There’s really not a satisfying answer. This paper tries to provide one but it’s powered by some very heroic theoretical assumptions about willingness to pay and elasticity. Basically, gains from trade are driven by how much you trade, and how easily you could find substitutes if that trade stopped. Fair enough, but a pretty simplified story. Nonetheless, the upshot: “Our analysis points towards welfare gains from trade ranging from 2 to 8 percent of GDP.” That’s meaningful! But it’s not everything, and it’s coming from the fairly trade-friendly assumptions of mainstream economics.
What about micro evidence?
If the estimate above didn’t do much to convince me, what about more traditional microeconomic evidence? For this, I read Our World In Data’s briefing on the subject which summarizes several papers but I did not read the papers myself. With that said, this type of evidence I find more convincing: It’s looking directly at the data on trade and trying to use econometrics to find plausibly causal relationships. Their upshot:
“On the whole, the available evidence suggests trade liberalization does improve economic efficiency. This evidence comes from different political and economic contexts, and includes both micro and macro measures of efficiency.”
What about the China shock?
A lot of attention has been paid to a series of papers by David Autor and colleagues on the “China Shock” — basically the rapid increase of trade between the US and China. Those papers find concentrated job losses in a number of regions of the US. The Our World In Data briefing summarizes those papers, too.
But researchers at CSIS recently published a literature review of the various papers on the China shock, and I commissioned a shorter writeup for HBR. Here is their ultimate conclusion after comparing Autor’s results with two other research groups looking at similar questions with slightly different datasets:
So, what does a broader review of the data from multiple studies show? Scholars generally find that prior to 2010, imports from China negatively affected manufacturing jobs in the U.S. However, there are mixed findings on the net effect on the economy, the final balance of jobs lost in manufacturing, and the growth in service sector jobs. There is also no evidence of trade with China having a significant negative effect on jobs after 2010 — the job loss in manufacturing documented in the early 2000s due to trade with China is not continuing today. There is one other result that all scholars seem to agree on: better-educated, more economically diverse regions of the United States were affected far less by the surge in imports from China.
So very real job losses in some regions, but no clear evidence of net job loss for the US much less a net loss to the economy overall.

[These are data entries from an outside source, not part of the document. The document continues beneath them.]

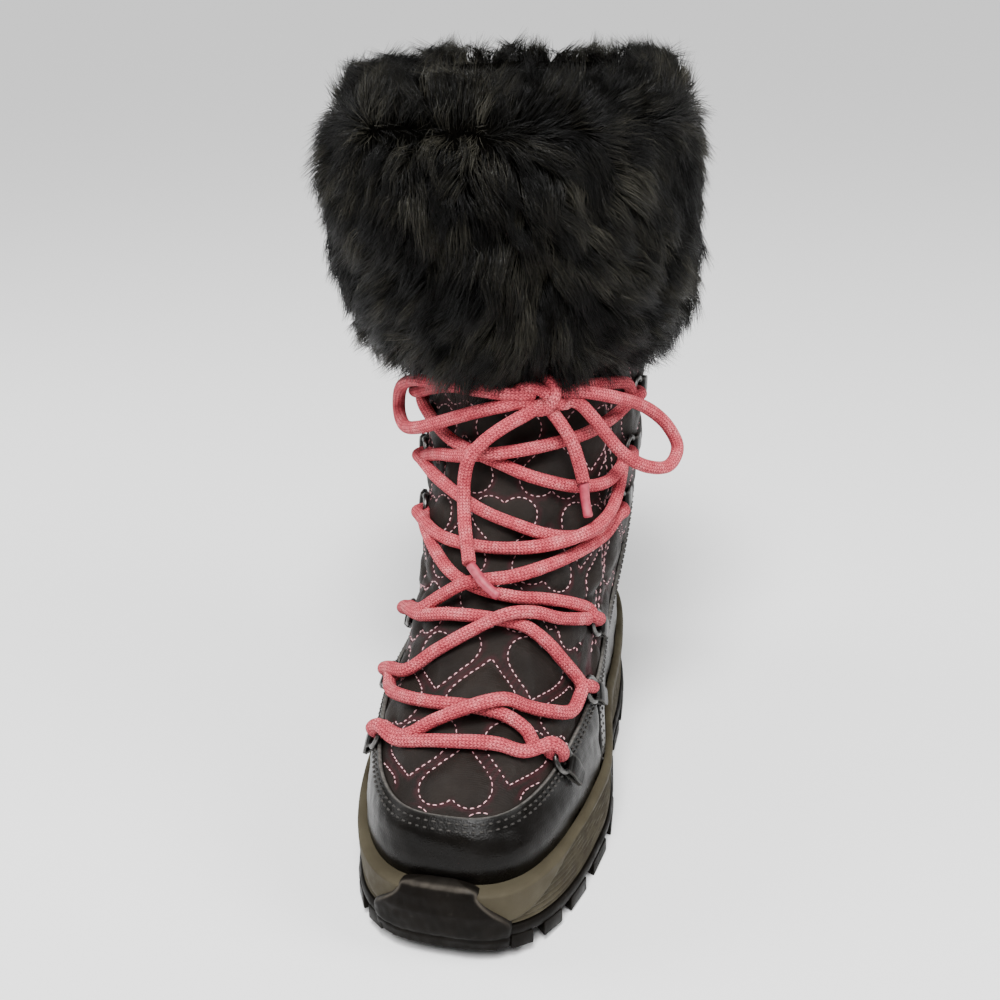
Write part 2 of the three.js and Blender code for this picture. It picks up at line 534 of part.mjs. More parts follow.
// Bow: a knot, two loops, and two ends with their tips
const LOOPS = {
  bow_loop_outer: [
    [11.8, 0.13, 12.5], [11.84, -0.1, 12], [11.84, -0.45, 11], [11.7, -0.75, 11], [11.35, -1, 11.5], [11, -1.04, 12],
    [10.82, -0.85, 12], [10.95, -0.6, 12.5], [11.2, -0.36, 12.5], [11.45, -0.12, 12.5], [11.62, 0.1, 12]],
  bow_loop_inner: [
    [11.8, 0.503, 12.5], [11.6, 0.78, 12], [11.25, 1.08, 14], [10.8, 1.25, 19], [10.35, 1.3, 23], [10.05, 1.2, 23],
    [10.15, 1.03, 19], [10.5, 0.87, 15], [10.95, 0.74, 13], [11.3, 0.64, 12.5], [11.58, 0.54, 12]],
};
const ENDS = {
  lace_end_long: [
    [11.47, 0.22, 12], [11.25, 0.08, 13.5], [10.95, -0.04, 15], [10.6, -0.12, 16], [10.2, -0.16, 14], [9.7, -0.17, 12],
    [9.2, -0.14, 12.5], [8.75, -0.1, 13], [8.5, -0.07, 14.5]],
  lace_end_short: [[11.44, 0.38, 11], [11.2, 0.44, 11.5], [10.9, 0.5, 12], [10.5, 0.56, 11], [10.08, 0.612, 10.5]],
};
const TIPS = {
  lace_tip_long: [[8.45, -0.057, 14.6], [8.1, 0.03, 15.2], [7.85, 0.12, 14.5]],
  lace_tip_short: [[10.04, 0.618, 10.4], [9.7, 0.64, 10.2], [9.35, 0.66, 11.5]],
};
const knot = new THREE.IcosahedronGeometry(1, 1).scale(10.5, 6.5, 6.5);
const knotSide = upperNormal(KNOT[0], KNOT[1]);
knot.rotateY(0.12).rotateZ(atan2(knotSide.x, -knotSide.y)).translate(...wayPoint(KNOT).toArray());
add("bow_knot", "lace", geometryOf(solid(knot)));
for (const [name, way] of Object.entries(LOOPS)) add(name, "lace", tube(way.map(wayPoint), LACE_RADIUS, 8, 13));
for (const [name, way] of Object.entries(ENDS)) add(name, "lace", tube(way.map(wayPoint), LACE_RADIUS, 8, 13));
for (const [name, way] of Object.entries(TIPS)) add(name, "lace", tube(way.map(wayPoint), TIP_RADIUS, 8, 8));

// The origin is on the floor, under the middle of the boot without its bow
const bow = ["bow_knot", ...Object.keys({ ...LOOPS, ...ENDS, ...TIPS })];
const whole = new THREE.Box3();
for (const mesh of boot.children) if (!bow.includes(mesh.name)) whole.expandByObject(mesh);
boot.position.set(-(whole.min.x + whole.max.x) / 2, -(whole.min.y + whole.max.y) / 2, 0);

export default boot;
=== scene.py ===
# %% [markdown]
# # A snow boot
# A quilted fabric boot for the right foot, with a leather toe rand and heel counter, a foam midsole on
# a rubber outsole, a deep fur cuff, and a pink lace that runs through six pairs of wire rings to a bow.
# Everything is in metres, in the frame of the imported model: the toe points along -Y, the inner side
# of the foot is +X, and Z is up from the floor.

# %% Load the frame
import math
import bpy
import bmesh
import numpy as np
from mathutils import Matrix, Vector
from mathutils.kdtree import KDTree


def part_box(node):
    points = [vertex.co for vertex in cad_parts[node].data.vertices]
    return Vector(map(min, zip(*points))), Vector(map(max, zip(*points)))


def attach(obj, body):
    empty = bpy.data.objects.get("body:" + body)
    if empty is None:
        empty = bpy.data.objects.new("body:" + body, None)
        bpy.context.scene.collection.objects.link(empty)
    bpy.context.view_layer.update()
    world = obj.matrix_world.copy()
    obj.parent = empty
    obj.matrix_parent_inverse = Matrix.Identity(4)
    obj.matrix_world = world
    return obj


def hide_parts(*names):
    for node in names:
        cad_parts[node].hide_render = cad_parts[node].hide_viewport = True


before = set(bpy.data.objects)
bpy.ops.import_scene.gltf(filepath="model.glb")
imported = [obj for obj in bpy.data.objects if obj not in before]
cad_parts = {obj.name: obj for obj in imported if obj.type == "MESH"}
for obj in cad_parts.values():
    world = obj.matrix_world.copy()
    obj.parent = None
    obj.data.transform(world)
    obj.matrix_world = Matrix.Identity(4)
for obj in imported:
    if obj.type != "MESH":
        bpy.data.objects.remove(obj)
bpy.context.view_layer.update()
print("nodes:", len(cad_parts))

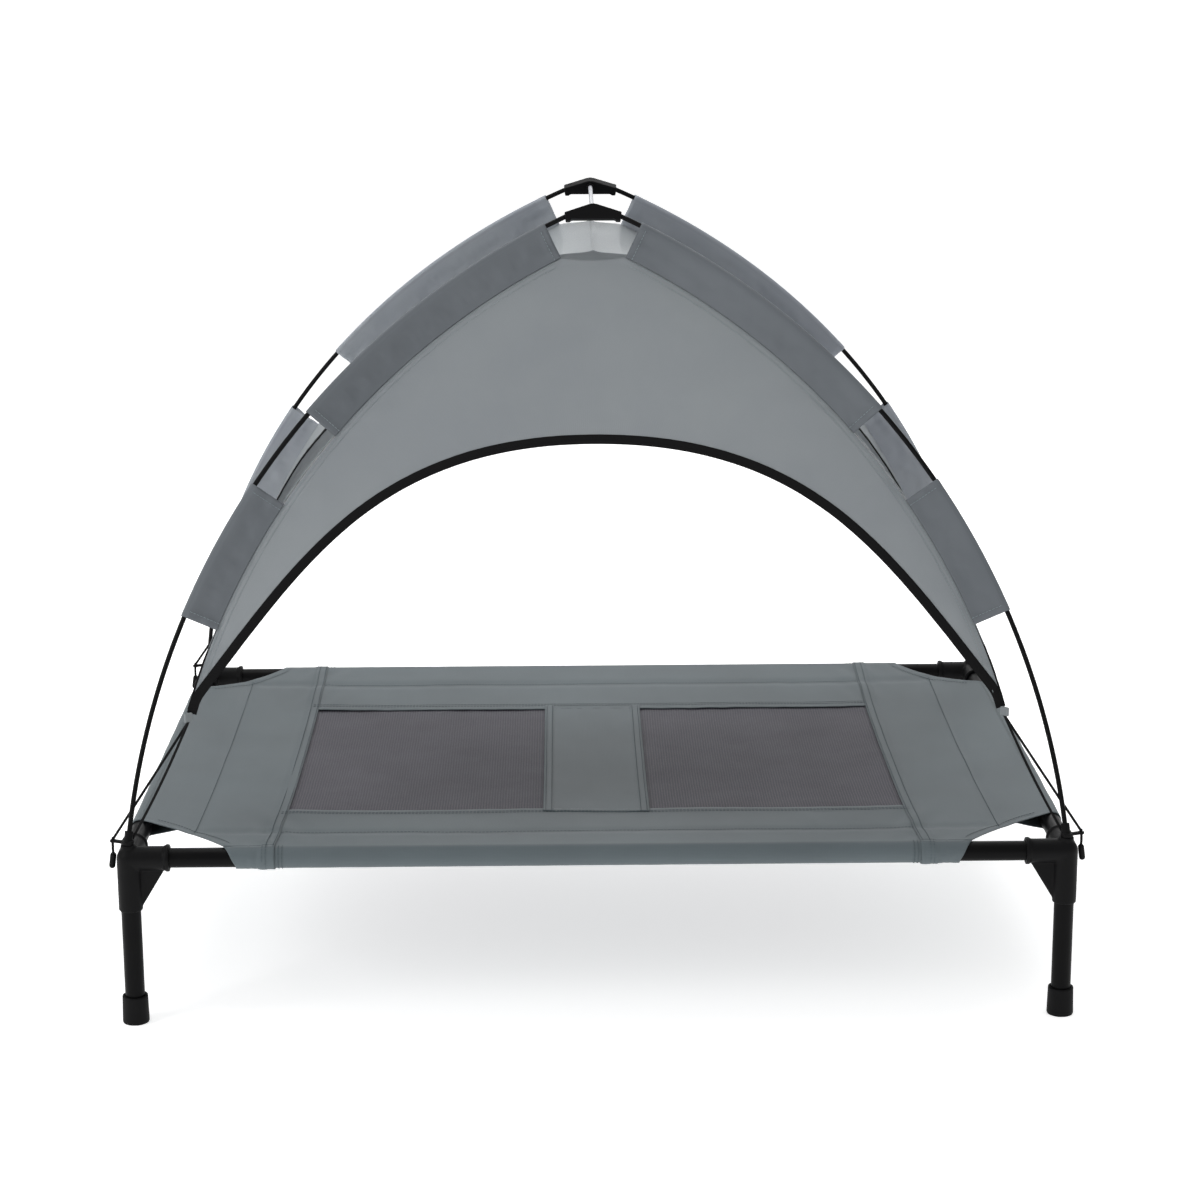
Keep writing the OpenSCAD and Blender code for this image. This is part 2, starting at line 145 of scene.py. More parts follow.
def capEnds(obj):
    # closes a tube or a folded tape at both ends
    bm = bmesh.new()
    bm.from_mesh(obj.data)
    bmesh.ops.holes_fill(bm, edges=[e for e in bm.edges if e.is_boundary])
    bmesh.ops.recalc_face_normals(bm, faces=bm.faces)
    bm.to_mesh(obj.data)
    bm.free()


def sweepTube(name, path, radius, steps, sides=20):
    # a round bar along path(f), f from 0 to 1, closed at both ends
    points = [path(i / steps) for i in range(steps + 1)]
    length = sum((b - a).length for a, b in zip(points, points[1:]))

    def place(u, v):
        i = min(int(round(v * steps)), steps)
        a, b = points[max(i - 1, 0)], points[min(i + 1, steps)]
        along = (b - a).normalized()
        side = along.cross(Vector((0, 0, 1))).normalized()
        up = side.cross(along)
        turn = 2 * math.pi * u
        return points[i] + radius * (math.cos(turn) * side + math.sin(turn) * up)

    obj = gridPatches(name, [(sides, steps, (2 * math.pi * radius, length), place)], 1e-6)
    capEnds(obj)
    return obj


def mouldedCopy(node, name, voxel, rounds):
    # a moulded part has small radii on every edge: a fine remesh, smoothed a little
    mesh = nodes[node].data.copy()
    bm = bmesh.new()
    bm.from_mesh(mesh)
    bmesh.ops.remove_doubles(bm, verts=bm.verts, dist=1e-6)
    bmesh.ops.recalc_face_normals(bm, faces=bm.faces)
    obj = objectFrom(bm, name)
    remesh = obj.modifiers.new("remesh", "REMESH")
    remesh.mode = "VOXEL"
    remesh.voxel_size = voxel
    smooth = obj.modifiers.new("smooth", "SMOOTH")
    smooth.factor = 0.5
    smooth.iterations = rounds
    graph = bpy.context.evaluated_depsgraph_get()
    done = bpy.data.meshes.new_from_object(obj.evaluated_get(graph))
    obj.modifiers.clear()
    obj.data = done
    return obj


def wovenCloth(name, base, other, thread, rough, through=0.0):
    # coated plain-weave polyester: matt with a faint sheen, threads just visible close up;
    # through is how much of the light scatters from one side of the thin cloth to the other
    mat, tree, bsdf = newMaterial(name, **{"Roughness": rough, "Specular IOR Level": 0.3,
                                           "Sheen Weight": 0.1, "Sheen Roughness": 0.45,
                                           "Subsurface Weight": through,
                                           "Subsurface Radius": (1, 1, 1),
                                           "Subsurface Scale": 0.003})
    uv = addNode(tree, "ShaderNodeUVMap", uv_map="cloth")
    place = addNode(tree, "ShaderNodeTexCoord")
    waves = []
    for direction in ("X", "Y"):
        # one band of the wave texture is one thread: scale 1 repeats every 2 pi / 20 units
        waves.append(addNode(tree, "ShaderNodeTexWave",
                             {"Scale": 0.314 / thread, "Distortion": 0.4, "Detail": 1.0},
                             {"Vector": uv.outputs["UV"]}, bands_direction=direction))
    weave = addNode(tree, "ShaderNodeMath", None,
                    {0: waves[0].outputs["Fac"], 1: waves[1].outputs["Fac"]},
                    operation="MULTIPLY")
    slub = addNode(tree, "ShaderNodeTexNoise", {"Scale": 420.0, "Detail": 4.0},
                   {"Vector": place.outputs["Object"]})
    patch = addNode(tree, "ShaderNodeTexNoise", {"Scale": 7.0, "Detail": 3.0},
                    {"Vector": place.outputs["Object"]})
    blotch = addNode(tree, "ShaderNodeMapRange", {"From Min": 0.35, "From Max": 0.65},
                     {"Value": patch.outputs["Fac"]})
    tint = addNode(tree, "ShaderNodeMix", None, {"Factor": blotch.outputs["Result"]},
                   data_type="RGBA")
    tint.inputs[6].default_value = hexLinear(base)
    tint.inputs[7].default_value = hexLinear(other)
    shade = addNode(tree, "ShaderNodeMapRange",
                    {"From Min": 0.0, "From Max": 1.0, "To Min": 0.94, "To Max": 1.04},
                    {"Value": weave.outputs["Value"]})
    colour = addNode(tree, "ShaderNodeVectorMath", None,
                     {0: tint.outputs[2], 1: shade.outputs["Result"]}, operation="MULTIPLY")
    tree.links.new(colour.outputs["Vector"], bsdf.inputs["Base Color"])
    mixed = addNode(tree, "ShaderNodeMath", {1: 0.5},
                    {0: slub.outputs["Fac"], 2: weave.outputs["Value"]},
                    operation="MULTIPLY_ADD")
    bump = addNode(tree, "ShaderNodeBump", {"Strength": 0.22, "Distance": 0.0003},
                   {"Height": mixed.outputs["Value"]})
    tree.links.new(bump.outputs["Normal"], bsdf.inputs["Normal"])
    return mat


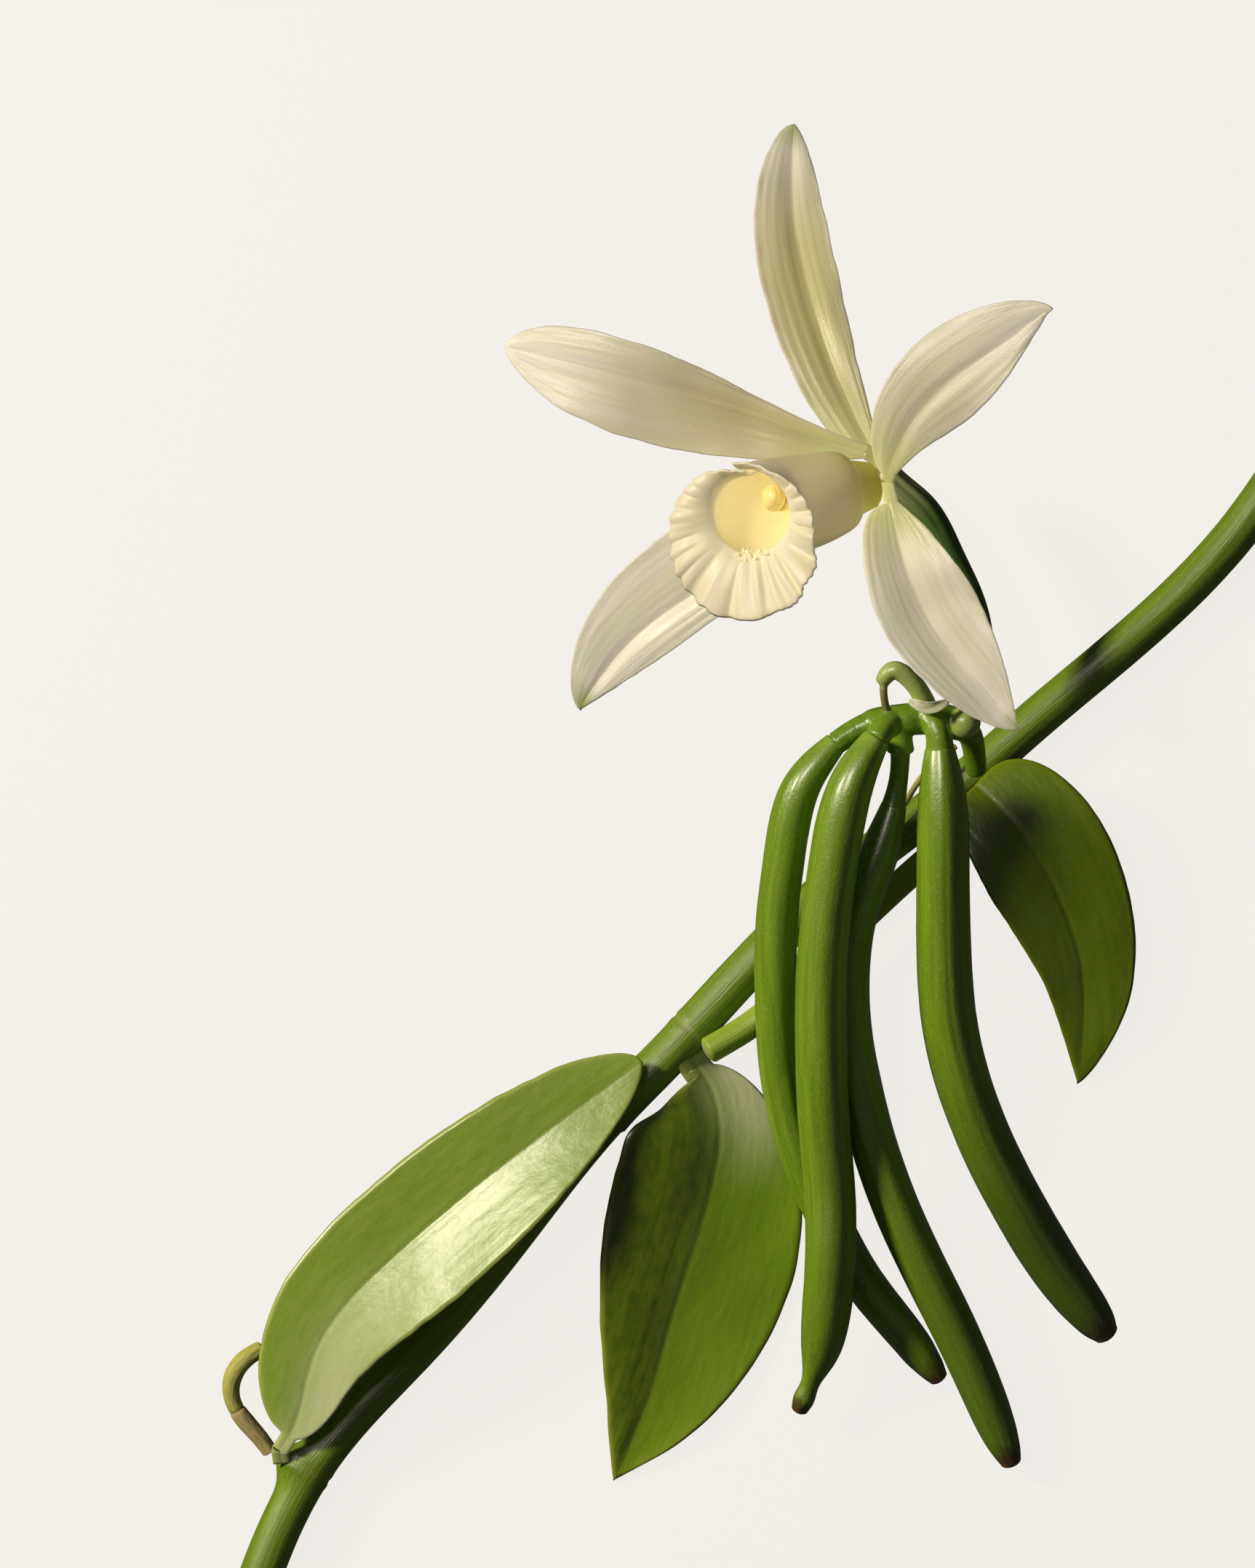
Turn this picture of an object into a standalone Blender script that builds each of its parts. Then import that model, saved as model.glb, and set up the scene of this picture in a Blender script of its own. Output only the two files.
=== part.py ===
"""A cut sprig of vanilla vine, lying flat: the vine with three leaves, a side shoot and two
aerial roots, and a flower stalk that carries four green pods and one open flower.

Lengths are millimetres until add_mesh turns them to metres. X runs to the right of the
sprig, Y to the tip of the upright sepal, Z away from the table, which is at z = 0.
"""

import math

import bpy
import numpy as np
from mathutils import Matrix

MM = 0.001
# A domed end's rings: their share of the last radius, and how far past the end they lie.
DOME = [(0.8, 0.28), (0.42, 0.46)]

# Routes are (x, y, z) points on a centre line. Radii are (place along it from 0 to 1, radius).
# SIDES are round a stalk, RINGS or ROWS along a piece, and COLUMNS across it.
VINE_SIDES = 12
VINE_RINGS = 48
VINE_RADIUS = 4.35
VINE_ROUTE = [
    (109.77, 89.6, 4.15), (97, 71, 4.2), (76, 49.5, 4.6), (53.5, 30.5, 5.2), (37.5, 16.5, 5.6),
    (12, -3.5, 5.6), (-11, -26.5, 5.8), (-23, -39.5, 5.8), (-31, -47.5, 5.6), (-53, -74.5, 5),
    (-73.5, -99, 4.8), (-92.5, -120, 4.7), (-101, -134.5, 4.3), (-108.5, -153.7, 4.15),
]
# Where the vine swells, and by how much, and how far each swelling reaches along it.
VINE_NODES = [(0.535, 0.7), (0.885, 1.2)]
NODE_REACH = 0.03

SHOOT_SIDES = 8
SHOOT_RINGS = 14
SHOOT_PROFILE = [(0, 2.8), (1, 2.8)]
SHOOT_ROUTE = [(-12.5, -36.5, 10.2), (-3.5, -31, 9.4), (12, -16.5, 9.2), (27, -2, 9), (47, 15, 7.6)]

ROOT_SIDES = 10
ROOT_RINGS = 14
ROOT_PROFILE = [(0, 1.9), (0.3, 2.1), (0.55, 1.8), (0.62, 2.05), (1, 2.2)]
ROOT_ROUTE = [
    (-105.5, -98.5, 10), (-108.5, -100.5, 10.5), (-111.3, -105, 10), (-111, -109.5, 9),
    (-108.5, -113.5, 8), (-105.5, -117, 7), (-103.6, -119.6, 6.4),
]
THIN_ROOT_SIDES = 6
THIN_ROOT_PROFILE = [(0, 0.65), (1, 0.6)]
THIN_ROOT_ROUTE = [(38, 26, 12.8), (31, 19.6, 12.6), (27.9, 14.7, 12.2), (22, 6.5, 11.6)]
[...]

The Autor China Shock papers did overturn conventional wisdom — just not about the aggregate effects of trade. As his co-author Gordon Hanson writes in a different Foreign Affairs piece:
Our findings went against cherished economic frameworks, which predict that workers in struggling communities migrate in search of employment elsewhere and that new industries expand into downtrodden areas to take advantage of an idle labor pool. Neither type of recovery materialized. Overall, relatively small percentages of people left their communities, and businesses didn’t expand enough to absorb workers who had earlier lost their jobs. Economists still can’t explain why workers did not abandon regions in decline, but relationships may play a role. Moving can mean separating from family members, who care for children, provide support when times are tough, and offer a comforting social network.
The shock to conventional wisdom was how long-lasting and geographically concentrated the costs of trade were.
As I said, I take all of this to be sort of a mixed bag for the conventional wisdom on trade. On the one hand, it really seems like we don’t totally know exactly how and how much the US economy has been affected by trade. I doubt we understand the variety of circumstances under which those effects could be larger or smaller. Caution is therefore in order. And the estimates of trade’s benefits to the US, such as they are, are large but not staggering. They’re a big deal but they’re not the thing that explains our overall level of prosperity at least according to the estimate I cited.
On the other hand… The arguments that trade helps an economy grow do make a lot of sense and do have considerable evidence behind them. At least on the economic merits it’s hard for me to come away from this review feeling skeptical about trade, except in the broader “It’s hard to know stuff for sure” sense of generic humility. Even the China shock, as persistently bad as it seems to have been for some parts of the country, was a very mixed bag that helped lots of people and probably grew the US economy somewhat.
The case for trade therefore seems fairly solid, provided it’s kept in perspective and made with some humility. And — as we’ve known forever — the public policy that surrounds it really matters. There’s a lot the government can do to make things better or worse.